BEGIN DATA FOR THE TASK
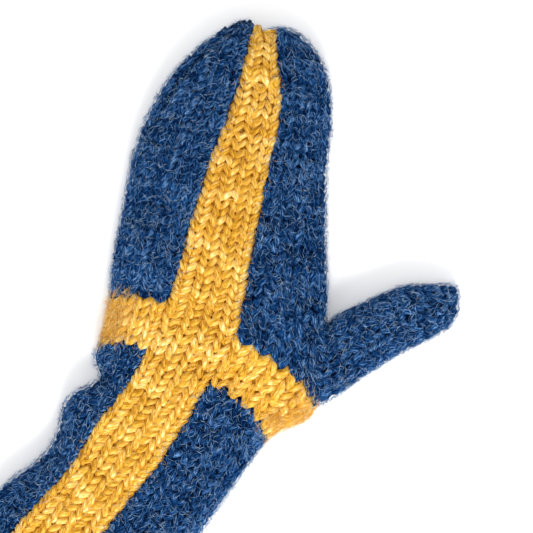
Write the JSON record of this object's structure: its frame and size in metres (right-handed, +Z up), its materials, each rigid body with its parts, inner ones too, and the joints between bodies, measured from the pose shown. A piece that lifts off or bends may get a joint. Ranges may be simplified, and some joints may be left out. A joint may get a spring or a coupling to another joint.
{
  "type": "knitted mitten",
  "caption": "Thick brushed-wool knitted mitten for the left hand, blue with a yellow cross whose upright runs from fingertips to cuff and whose arm rings the hand, lying palm down.",
  "frame": {"origin": "under the centre of the knitted cross, on the flat underside of the palm", "axes": "+Z up from the palm side to the back of the hand; +Y up the hand to the fingertips; +X to the thumb. The cuff leans 29 degrees to the left of -Y."},
  "size_m": [0.2181, 0.3114, 0.0261],
  "materials": {
    "blue_wool": "fulled and brushed heather wool, knitted in stockinette",
    "yellow_wool": "plump plied wool, knitted in stockinette, lightly brushed"
  },
  "bodies": {
    "hand": {"arm_back": "yellow_wool", "arm_palm": "yellow_wool", "hand_field_left": "blue_wool", "hand_upright": "yellow_wool", "thumb_gusset": "blue_wool", "hand_field_right": "blue_wool", "hand_palm": "blue_wool"},
    "fingers": {"finger_field_left": "blue_wool", "finger_upright": "yellow_wool", "finger_field_right": "blue_wool", "finger_palm": "blue_wool", "tip_closure": "blue_wool"},
    "cuff": {"cuff_field_left": "blue_wool", "cuff_upright": "yellow_wool", "cuff_field_right": "blue_wool", "cuff_palm": "blue_wool", "cast_on_edge": "blue_wool"},
    "thumb": {"thumb_back": "blue_wool", "thumb_palm": "blue_wool", "thumb_tip_closure": "blue_wool"}
  },
  "joints": [
    {"name": "wrist_bend", "type": "hinge", "parent": "hand", "child": "cuff", "pos_m": [0.0415, -0.0377, 0.012], "axis": [0, 0, 1], "range_deg": [0, 30]},
    {"name": "finger_fold", "type": "hinge", "parent": "hand", "child": "fingers", "pos_m": [0, 0.056, 0.0262], "axis": [1, 0, 0], "range_deg": [0, 75]},
    {"name": "thumb_swing", "type": "hinge", "parent": "hand", "child": "thumb", "pos_m": [0.0568, 0.0236, 0.011], "axis": [0, 0, 1], "range_deg": [0, 50]}
  ]
}
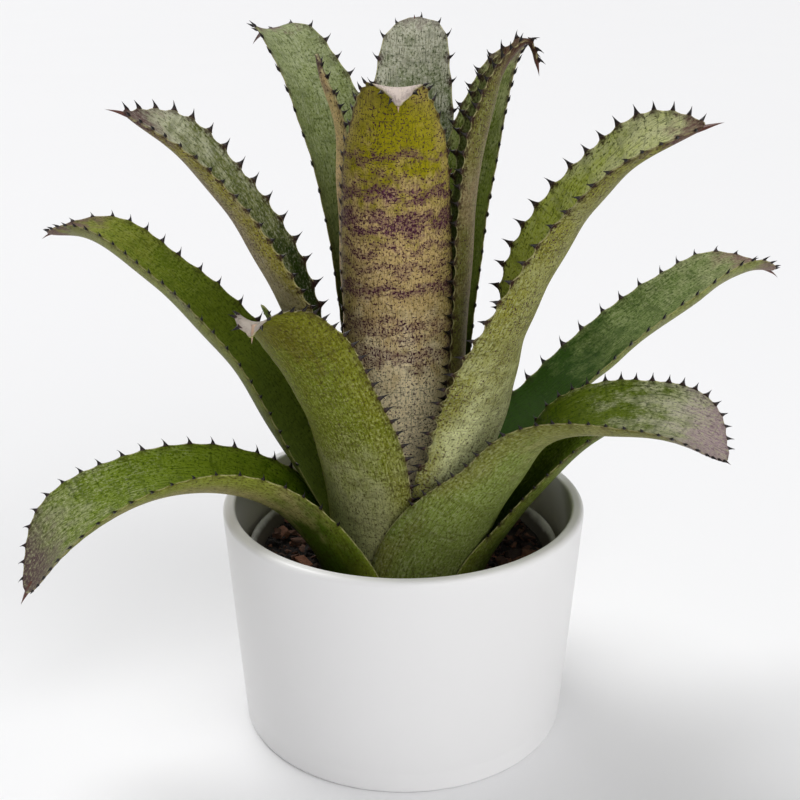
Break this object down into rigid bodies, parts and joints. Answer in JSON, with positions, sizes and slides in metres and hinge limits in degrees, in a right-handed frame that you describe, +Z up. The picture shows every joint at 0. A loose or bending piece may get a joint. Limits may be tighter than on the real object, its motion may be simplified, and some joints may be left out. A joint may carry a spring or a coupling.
{
  "type": "potted bromeliad",
  "caption": "Spiny-leaved bromeliad rosette in bark soil, in a thin nursery pot that stands inside a plain white cover pot.",
  "frame": {"origin": "centre of the cover pot's flat underside", "axes": "+Z up along the pot's axis; the side shown in the picture faces -Y, and the longest leaves reach along +X and -X"},
  "size_m": [0.3263, 0.2231, 0.2898],
  "materials": {
    "white_glaze": "satin white glaze on ceramic",
    "pale_plastic": "matt thin nursery pot plastic",
    "bark_soil": "matt dark bark soil",
    "stem": "matt short plant stem",
    "leaf_green": "satin mottled green leaf",
    "leaf_banded": "satin tan leaf with purple bands",
    "leaf_purple": "satin leaf with purple-brown mottling",
    "leaf_grey": "satin grey-green leaf",
    "leaf_silvery": "satin yellow-green leaf"
  },
  "bodies": {
    "root": {"cover_pot": "white_glaze", "grow_pot": "pale_plastic", "substrate": "bark_soil", "stem": "stem", "leaf_low_left": "leaf_green", "leaf_low_tucked": "leaf_green", "leaf_low_right": "leaf_green", "leaf_low_back": "leaf_green", "leaf_low_back_right": "leaf_green", "leaf_front_left": "leaf_silvery", "leaf_mid_right": "leaf_green", "leaf_mid_left": "leaf_green", "leaf_front_right": "leaf_green", "leaf_back_tall": "leaf_grey", "leaf_upper_left": "leaf_purple", "leaf_upper_back_right": "leaf_green", "leaf_upper_right": "leaf_green", "leaf_upper_back_left": "leaf_green", "leaf_centre_banded": "leaf_banded", "leaf_centre_narrow": "leaf_green", "leaf_small_left": "leaf_green", "leaf_heart": "leaf_green"}
  },
  "joints": []
}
END DATA FOR THE TASK
TO BE DONE: Write out all records exactly, keeping every detail.

WRITTEN SOLUTION:
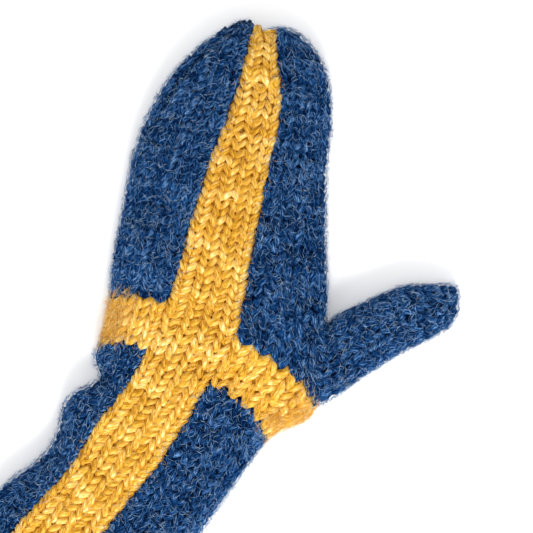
Write the JSON record of this object's structure: its frame and size in metres (right-handed, +Z up), its materials, each rigid body with its parts, inner ones too, and the joints between bodies, measured from the pose shown. A piece that lifts off or bends may get a joint. Ranges may be simplified, and some joints may be left out. A joint may get a spring or a coupling to another joint.
{
  "type": "knitted mitten",
  "caption": "Thick brushed-wool knitted mitten for the left hand, blue with a yellow cross whose upright runs from fingertips to cuff and whose arm rings the hand, lying palm down.",
  "frame": {"origin": "under the centre of the knitted cross, on the flat underside of the palm", "axes": "+Z up from the palm side to the back of the hand; +Y up the hand to the fingertips; +X to the thumb. The cuff leans 29 degrees to the left of -Y."},
  "size_m": [0.2181, 0.3114, 0.0261],
  "materials": {
    "blue_wool": "fulled and brushed heather wool, knitted in stockinette",
    "yellow_wool": "plump plied wool, knitted in stockinette, lightly brushed"
  },
  "bodies": {
    "hand": {"arm_back": "yellow_wool", "arm_palm": "yellow_wool", "hand_field_left": "blue_wool", "hand_upright": "yellow_wool", "thumb_gusset": "blue_wool", "hand_field_right": "blue_wool", "hand_palm": "blue_wool"},
    "fingers": {"finger_field_left": "blue_wool", "finger_upright": "yellow_wool", "finger_field_right": "blue_wool", "finger_palm": "blue_wool", "tip_closure": "blue_wool"},
    "cuff": {"cuff_field_left": "blue_wool", "cuff_upright": "yellow_wool", "cuff_field_right": "blue_wool", "cuff_palm": "blue_wool", "cast_on_edge": "blue_wool"},
    "thumb": {"thumb_back": "blue_wool", "thumb_palm": "blue_wool", "thumb_tip_closure": "blue_wool"}
  },
  "joints": [
    {"name": "wrist_bend", "type": "hinge", "parent": "hand", "child": "cuff", "pos_m": [0.0415, -0.0377, 0.012], "axis": [0, 0, 1], "range_deg": [0, 30]},
    {"name": "finger_fold", "type": "hinge", "parent": "hand", "child": "fingers", "pos_m": [0, 0.056, 0.0262], "axis": [1, 0, 0], "range_deg": [0, 75]},
    {"name": "thumb_swing", "type": "hinge", "parent": "hand", "child": "thumb", "pos_m": [0.0568, 0.0236, 0.011], "axis": [0, 0, 1], "range_deg": [0, 50]}
  ]
}
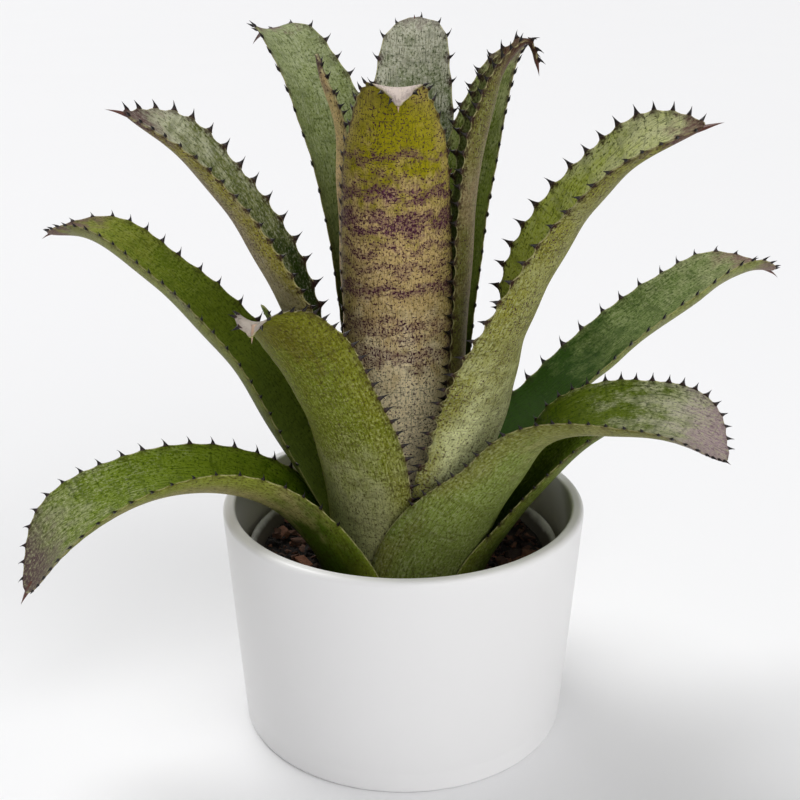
Break this object down into rigid bodies, parts and joints. Answer in JSON, with positions, sizes and slides in metres and hinge limits in degrees, in a right-handed frame that you describe, +Z up. The picture shows every joint at 0. A loose or bending piece may get a joint. Limits may be tighter than on the real object, its motion may be simplified, and some joints may be left out. A joint may carry a spring or a coupling.
{
  "type": "potted bromeliad",
  "caption": "Spiny-leaved bromeliad rosette in bark soil, in a thin nursery pot that stands inside a plain white cover pot.",
  "frame": {"origin": "centre of the cover pot's flat underside", "axes": "+Z up along the pot's axis; the side shown in the picture faces -Y, and the longest leaves reach along +X and -X"},
  "size_m": [0.3263, 0.2231, 0.2898],
  "materials": {
    "white_glaze": "satin white glaze on ceramic",
    "pale_plastic": "matt thin nursery pot plastic",
    "bark_soil": "matt dark bark soil",
    "stem": "matt short plant stem",
    "leaf_green": "satin mottled green leaf",
    "leaf_banded": "satin tan leaf with purple bands",
    "leaf_purple": "satin leaf with purple-brown mottling",
    "leaf_grey": "satin grey-green leaf",
    "leaf_silvery": "satin yellow-green leaf"
  },
  "bodies": {
    "root": {"cover_pot": "white_glaze", "grow_pot": "pale_plastic", "substrate": "bark_soil", "stem": "stem", "leaf_low_left": "leaf_green", "leaf_low_tucked": "leaf_green", "leaf_low_right": "leaf_green", "leaf_low_back": "leaf_green", "leaf_low_back_right": "leaf_green", "leaf_front_left": "leaf_silvery", "leaf_mid_right": "leaf_green", "leaf_mid_left": "leaf_green", "leaf_front_right": "leaf_green", "leaf_back_tall": "leaf_grey", "leaf_upper_left": "leaf_purple", "leaf_upper_back_right": "leaf_green", "leaf_upper_right": "leaf_green", "leaf_upper_back_left": "leaf_green", "leaf_centre_banded": "leaf_banded", "leaf_centre_narrow": "leaf_green", "leaf_small_left": "leaf_green", "leaf_heart": "leaf_green"}
  },
  "joints": []
}